Laurent Hoebrechts
Laurent Hoebrechts Journaliste musique

Jazz negus – Groove frémissant, cuivres bouillonnants… Une compilation revient sur les années d’or du maître de l’éthio jazz. Walk like an Ethiopian…

« New York – Addis – London/The Story of Ethio Jazz 1965-1975 »

Distribué par Strut/Pias.

L’Ethiopie. Côté face, le berceau de l’Humanité, civilisation riche d’une histoire millénaire, le seul pays africain aussi à avoir échappé au colonialisme. Côté pile, les grandes famines des années 80, Mengistu, le conflit avec l’Erythrée, les troubles internes. Et la musique là-dedans? Elle a souvent eu du mal à passer les frontières.

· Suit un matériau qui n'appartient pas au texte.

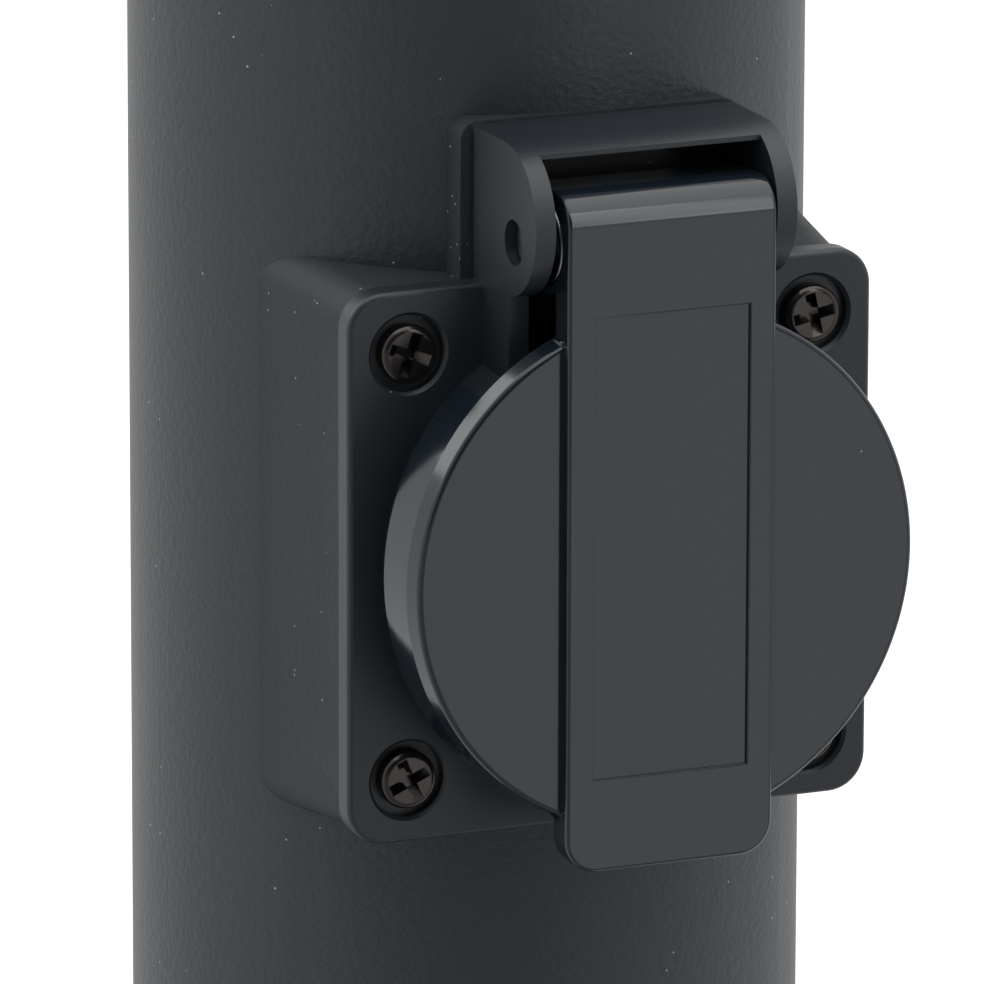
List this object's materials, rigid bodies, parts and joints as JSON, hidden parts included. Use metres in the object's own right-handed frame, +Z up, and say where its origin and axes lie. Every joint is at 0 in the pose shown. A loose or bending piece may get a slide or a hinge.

La faute au chaos autant qu’à la fierté nationale, celle d’un pays replié sur ses haut-plateaux et ses cultures artistocratiques ancestrales. Depuis quelques années pourtant, tout un pan de la musique éthiopienne a trouvé un nouvel écho. Les voies de la hype sont impénétrables: il aura notamment fallu une B.O. – celle du Broken Flowers (2005) de Jarmusch – et une série de compilations – l’impeccable collection Ethiopiques -, pour faire enfin sortir de l’ombre le groove d’Abyssinie. Au centre de ce regain d’intérêt, Mulatu Astatke. Né en 43 du côté de Jimma (sud-ouest), il est le créateur de l’éthio jazz.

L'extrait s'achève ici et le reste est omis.